You don't have to do a thing to a Detroit to make it leak.
 
The 198f thermostat has the engine running in 200f range according to the gauge. Ran the tractor for around three hours pulling a rotary mower in variable grasses. After two hours (with hood off) there was a small dribble of the dreaded black slime making its way from between the muffler inlet and the exhaust manifold adapter. I think it is residual from inside the muffler. Running another hour the same dribble appeared. Today I'm going to install a temporary two foot straight exhaust stack and cross my fingers the wet stack problem has been resolved and the exhaust stays dry.

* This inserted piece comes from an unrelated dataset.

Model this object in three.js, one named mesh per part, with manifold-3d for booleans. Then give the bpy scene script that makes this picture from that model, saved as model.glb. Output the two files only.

One thing of note - of the three thermostats tried, one saw the temp rise to the opening point but then drop back ten or more degrees and stay there. Evidently it is sticking, something to watch out for in these days of price point before quality.
 
I'm bumping this up for anyone interested. My query as to pump timing causing wet stacking was answered as, probably not. So I went on a quest to raising the water temperature. The only listed thermostat for my tractor was 172. The one I removed due to a fitment issue when the engine was in-framed was a 180. It only worked (dry exhaust) likely due to the radiator being clogged. Before being rodded out during the in-frame it was a constant struggle to keep the water temp below 200 if working the tractor to any degree.

Fast forward - after three attempts I ended up with a 192 thermostat that required slight trimming of the O.D. to make it fit while still leaving the embossed ring that seals water from passing around the O.D. The first two thermostats tried would not hold temp to their stated opening temperature. Once they opened, the water temp dropped and never recovered. Since the 192 thermostat has been installed it has taken seemingly forever for the muffler to "dry out". Currently, the black mess seeping from between the mufflers connection to the exhaust manifold has stopped - and from the exhaust manifold exit to the weather cap is finally bone dry.

This post was edited by ScottNC on 06/10/2023 at 06:34 am.